_Directions_:
Repeat each line word for word.

====== Excerpted data

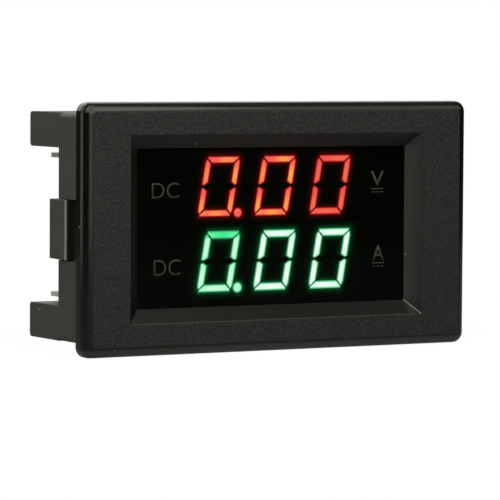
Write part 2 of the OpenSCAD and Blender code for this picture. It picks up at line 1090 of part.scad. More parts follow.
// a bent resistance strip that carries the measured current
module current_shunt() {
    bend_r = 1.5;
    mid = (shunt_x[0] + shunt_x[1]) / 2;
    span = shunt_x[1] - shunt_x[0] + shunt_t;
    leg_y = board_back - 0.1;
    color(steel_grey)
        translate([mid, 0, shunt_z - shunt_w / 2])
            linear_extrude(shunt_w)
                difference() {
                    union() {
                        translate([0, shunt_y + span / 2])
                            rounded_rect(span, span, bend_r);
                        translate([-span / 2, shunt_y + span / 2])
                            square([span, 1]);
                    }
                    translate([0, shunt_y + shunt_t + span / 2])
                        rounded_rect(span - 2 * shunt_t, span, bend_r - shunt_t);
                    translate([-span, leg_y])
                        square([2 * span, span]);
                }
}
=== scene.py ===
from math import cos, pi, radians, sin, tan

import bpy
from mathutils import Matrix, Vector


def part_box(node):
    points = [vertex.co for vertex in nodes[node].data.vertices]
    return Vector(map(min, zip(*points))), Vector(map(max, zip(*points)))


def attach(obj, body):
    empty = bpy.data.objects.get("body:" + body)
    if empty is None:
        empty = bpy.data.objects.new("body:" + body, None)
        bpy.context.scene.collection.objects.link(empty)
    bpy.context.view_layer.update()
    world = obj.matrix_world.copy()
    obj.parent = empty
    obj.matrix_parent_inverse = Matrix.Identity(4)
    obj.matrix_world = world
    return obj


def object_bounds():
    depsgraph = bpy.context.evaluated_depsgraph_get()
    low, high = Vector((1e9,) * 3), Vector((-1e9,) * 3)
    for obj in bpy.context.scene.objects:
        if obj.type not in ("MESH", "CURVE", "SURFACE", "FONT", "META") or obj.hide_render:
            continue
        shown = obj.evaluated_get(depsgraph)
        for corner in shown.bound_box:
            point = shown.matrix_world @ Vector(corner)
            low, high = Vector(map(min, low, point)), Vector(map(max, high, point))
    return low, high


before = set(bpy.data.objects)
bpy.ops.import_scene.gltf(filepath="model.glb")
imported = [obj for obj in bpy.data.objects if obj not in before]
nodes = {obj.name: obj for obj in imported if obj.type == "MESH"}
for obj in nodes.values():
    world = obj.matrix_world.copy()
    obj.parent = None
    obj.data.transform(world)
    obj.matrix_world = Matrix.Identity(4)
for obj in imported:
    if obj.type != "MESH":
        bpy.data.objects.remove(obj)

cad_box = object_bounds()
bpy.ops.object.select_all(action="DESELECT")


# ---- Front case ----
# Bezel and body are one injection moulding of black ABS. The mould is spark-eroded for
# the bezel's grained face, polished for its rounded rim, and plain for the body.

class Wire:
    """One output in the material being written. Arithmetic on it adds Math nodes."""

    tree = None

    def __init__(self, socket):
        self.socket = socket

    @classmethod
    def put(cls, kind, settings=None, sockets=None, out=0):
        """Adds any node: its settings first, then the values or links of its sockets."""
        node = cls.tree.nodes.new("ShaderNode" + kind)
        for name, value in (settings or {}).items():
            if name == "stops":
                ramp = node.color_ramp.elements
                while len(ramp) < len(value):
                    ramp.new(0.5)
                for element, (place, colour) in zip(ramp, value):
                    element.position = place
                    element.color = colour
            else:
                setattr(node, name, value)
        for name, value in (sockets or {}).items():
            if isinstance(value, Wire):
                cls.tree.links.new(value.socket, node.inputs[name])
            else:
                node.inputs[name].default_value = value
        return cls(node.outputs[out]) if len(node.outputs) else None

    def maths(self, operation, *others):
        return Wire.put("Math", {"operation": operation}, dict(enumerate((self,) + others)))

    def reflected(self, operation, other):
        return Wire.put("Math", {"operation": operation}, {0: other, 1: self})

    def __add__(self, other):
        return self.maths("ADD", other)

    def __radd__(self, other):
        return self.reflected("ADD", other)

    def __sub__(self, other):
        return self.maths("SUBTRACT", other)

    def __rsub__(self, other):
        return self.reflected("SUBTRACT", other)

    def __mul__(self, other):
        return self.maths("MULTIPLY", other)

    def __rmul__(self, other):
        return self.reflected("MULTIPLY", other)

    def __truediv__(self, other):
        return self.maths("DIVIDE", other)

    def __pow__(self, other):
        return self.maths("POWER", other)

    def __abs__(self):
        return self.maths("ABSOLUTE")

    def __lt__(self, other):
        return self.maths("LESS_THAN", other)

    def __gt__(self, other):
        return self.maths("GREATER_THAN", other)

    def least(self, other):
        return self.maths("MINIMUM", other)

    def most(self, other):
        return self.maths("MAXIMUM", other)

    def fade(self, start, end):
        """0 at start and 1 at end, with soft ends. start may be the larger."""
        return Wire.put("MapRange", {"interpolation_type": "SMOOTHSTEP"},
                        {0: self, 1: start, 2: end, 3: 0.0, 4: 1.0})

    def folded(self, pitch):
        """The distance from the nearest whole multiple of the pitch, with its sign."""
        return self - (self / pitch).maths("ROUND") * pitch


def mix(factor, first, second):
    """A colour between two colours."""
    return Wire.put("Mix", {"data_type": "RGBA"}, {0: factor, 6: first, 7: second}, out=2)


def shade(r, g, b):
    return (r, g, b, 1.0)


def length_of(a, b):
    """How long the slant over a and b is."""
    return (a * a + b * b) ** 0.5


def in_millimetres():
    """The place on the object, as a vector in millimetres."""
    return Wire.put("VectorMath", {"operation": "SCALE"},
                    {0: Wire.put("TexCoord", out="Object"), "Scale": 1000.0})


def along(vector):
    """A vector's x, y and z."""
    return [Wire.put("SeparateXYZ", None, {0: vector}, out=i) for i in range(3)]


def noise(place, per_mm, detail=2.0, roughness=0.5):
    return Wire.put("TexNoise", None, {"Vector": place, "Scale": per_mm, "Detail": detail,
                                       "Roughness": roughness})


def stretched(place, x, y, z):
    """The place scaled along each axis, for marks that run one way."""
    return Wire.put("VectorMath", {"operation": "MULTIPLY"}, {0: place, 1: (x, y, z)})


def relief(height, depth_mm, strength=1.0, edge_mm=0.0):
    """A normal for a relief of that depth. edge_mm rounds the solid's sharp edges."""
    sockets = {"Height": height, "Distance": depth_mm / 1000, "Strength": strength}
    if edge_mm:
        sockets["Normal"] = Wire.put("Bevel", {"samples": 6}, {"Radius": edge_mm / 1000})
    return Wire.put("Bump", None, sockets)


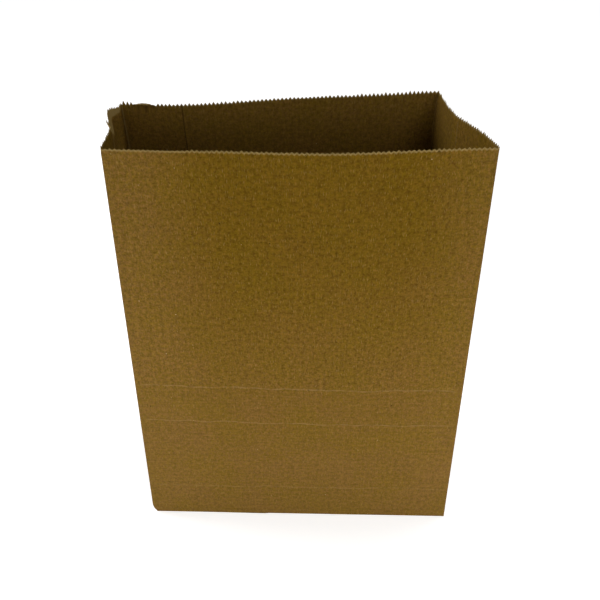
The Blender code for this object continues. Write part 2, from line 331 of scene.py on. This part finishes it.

============

_Reply_:
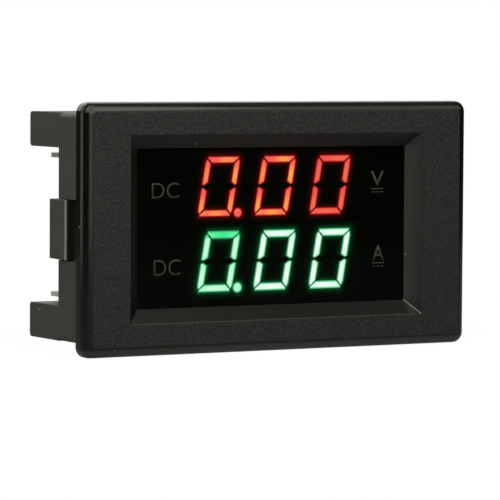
Write part 2 of the OpenSCAD and Blender code for this picture. It picks up at line 1090 of part.scad. More parts follow.
// a bent resistance strip that carries the measured current
module current_shunt() {
    bend_r = 1.5;
    mid = (shunt_x[0] + shunt_x[1]) / 2;
    span = shunt_x[1] - shunt_x[0] + shunt_t;
    leg_y = board_back - 0.1;
    color(steel_grey)
        translate([mid, 0, shunt_z - shunt_w / 2])
            linear_extrude(shunt_w)
                difference() {
                    union() {
                        translate([0, shunt_y + span / 2])
                            rounded_rect(span, span, bend_r);
                        translate([-span / 2, shunt_y + span / 2])
                            square([span, 1]);
                    }
                    translate([0, shunt_y + shunt_t + span / 2])
                        rounded_rect(span - 2 * shunt_t, span, bend_r - shunt_t);
                    translate([-span, leg_y])
                        square([2 * span, span]);
                }
}
=== scene.py ===
from math import cos, pi, radians, sin, tan

import bpy
from mathutils import Matrix, Vector


def part_box(node):
    points = [vertex.co for vertex in nodes[node].data.vertices]
    return Vector(map(min, zip(*points))), Vector(map(max, zip(*points)))


def attach(obj, body):
    empty = bpy.data.objects.get("body:" + body)
    if empty is None:
        empty = bpy.data.objects.new("body:" + body, None)
        bpy.context.scene.collection.objects.link(empty)
    bpy.context.view_layer.update()
    world = obj.matrix_world.copy()
    obj.parent = empty
    obj.matrix_parent_inverse = Matrix.Identity(4)
    obj.matrix_world = world
    return obj


def object_bounds():
    depsgraph = bpy.context.evaluated_depsgraph_get()
    low, high = Vector((1e9,) * 3), Vector((-1e9,) * 3)
    for obj in bpy.context.scene.objects:
        if obj.type not in ("MESH", "CURVE", "SURFACE", "FONT", "META") or obj.hide_render:
            continue
        shown = obj.evaluated_get(depsgraph)
        for corner in shown.bound_box:
            point = shown.matrix_world @ Vector(corner)
            low, high = Vector(map(min, low, point)), Vector(map(max, high, point))
    return low, high


before = set(bpy.data.objects)
bpy.ops.import_scene.gltf(filepath="model.glb")
imported = [obj for obj in bpy.data.objects if obj not in before]
nodes = {obj.name: obj for obj in imported if obj.type == "MESH"}
for obj in nodes.values():
    world = obj.matrix_world.copy()
    obj.parent = None
    obj.data.transform(world)
    obj.matrix_world = Matrix.Identity(4)
for obj in imported:
    if obj.type != "MESH":
        bpy.data.objects.remove(obj)

cad_box = object_bounds()
bpy.ops.object.select_all(action="DESELECT")


# ---- Front case ----
# Bezel and body are one injection moulding of black ABS. The mould is spark-eroded for
# the bezel's grained face, polished for its rounded rim, and plain for the body.

class Wire:
    """One output in the material being written. Arithmetic on it adds Math nodes."""

    tree = None

    def __init__(self, socket):
        self.socket = socket

    @classmethod
    def put(cls, kind, settings=None, sockets=None, out=0):
        """Adds any node: its settings first, then the values or links of its sockets."""
        node = cls.tree.nodes.new("ShaderNode" + kind)
        for name, value in (settings or {}).items():
            if name == "stops":
                ramp = node.color_ramp.elements
                while len(ramp) < len(value):
                    ramp.new(0.5)
                for element, (place, colour) in zip(ramp, value):
                    element.position = place
                    element.color = colour
            else:
                setattr(node, name, value)
        for name, value in (sockets or {}).items():
            if isinstance(value, Wire):
                cls.tree.links.new(value.socket, node.inputs[name])
            else:
                node.inputs[name].default_value = value
        return cls(node.outputs[out]) if len(node.outputs) else None

    def maths(self, operation, *others):
        return Wire.put("Math", {"operation": operation}, dict(enumerate((self,) + others)))

    def reflected(self, operation, other):
        return Wire.put("Math", {"operation": operation}, {0: other, 1: self})

    def __add__(self, other):
        return self.maths("ADD", other)

    def __radd__(self, other):
        return self.reflected("ADD", other)

    def __sub__(self, other):
        return self.maths("SUBTRACT", other)

    def __rsub__(self, other):
        return self.reflected("SUBTRACT", other)

    def __mul__(self, other):
        return self.maths("MULTIPLY", other)

    def __rmul__(self, other):
        return self.reflected("MULTIPLY", other)

    def __truediv__(self, other):
        return self.maths("DIVIDE", other)

    def __pow__(self, other):
        return self.maths("POWER", other)

    def __abs__(self):
        return self.maths("ABSOLUTE")

    def __lt__(self, other):
        return self.maths("LESS_THAN", other)

    def __gt__(self, other):
        return self.maths("GREATER_THAN", other)

    def least(self, other):
        return self.maths("MINIMUM", other)

    def most(self, other):
        return self.maths("MAXIMUM", other)

    def fade(self, start, end):
        """0 at start and 1 at end, with soft ends. start may be the larger."""
        return Wire.put("MapRange", {"interpolation_type": "SMOOTHSTEP"},
                        {0: self, 1: start, 2: end, 3: 0.0, 4: 1.0})

    def folded(self, pitch):
        """The distance from the nearest whole multiple of the pitch, with its sign."""
        return self - (self / pitch).maths("ROUND") * pitch


def mix(factor, first, second):
    """A colour between two colours."""
    return Wire.put("Mix", {"data_type": "RGBA"}, {0: factor, 6: first, 7: second}, out=2)


def shade(r, g, b):
    return (r, g, b, 1.0)


def length_of(a, b):
    """How long the slant over a and b is."""
    return (a * a + b * b) ** 0.5


def in_millimetres():
    """The place on the object, as a vector in millimetres."""
    return Wire.put("VectorMath", {"operation": "SCALE"},
                    {0: Wire.put("TexCoord", out="Object"), "Scale": 1000.0})


def along(vector):
    """A vector's x, y and z."""
    return [Wire.put("SeparateXYZ", None, {0: vector}, out=i) for i in range(3)]


def noise(place, per_mm, detail=2.0, roughness=0.5):
    return Wire.put("TexNoise", None, {"Vector": place, "Scale": per_mm, "Detail": detail,
                                       "Roughness": roughness})


def stretched(place, x, y, z):
    """The place scaled along each axis, for marks that run one way."""
    return Wire.put("VectorMath", {"operation": "MULTIPLY"}, {0: place, 1: (x, y, z)})


def relief(height, depth_mm, strength=1.0, edge_mm=0.0):
    """A normal for a relief of that depth. edge_mm rounds the solid's sharp edges."""
    sockets = {"Height": height, "Distance": depth_mm / 1000, "Strength": strength}
    if edge_mm:
        sockets["Normal"] = Wire.put("Bevel", {"samples": 6}, {"Radius": edge_mm / 1000})
    return Wire.put("Bump", None, sockets)


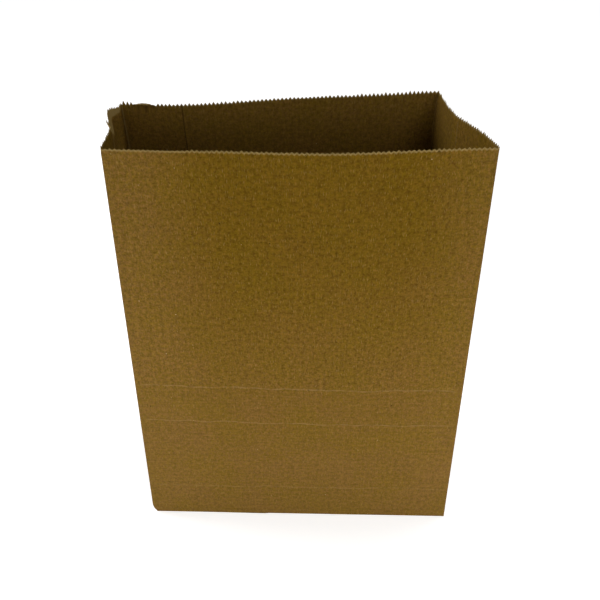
The Blender code for this object continues. Write part 2, from line 331 of scene.py on. This part finishes it.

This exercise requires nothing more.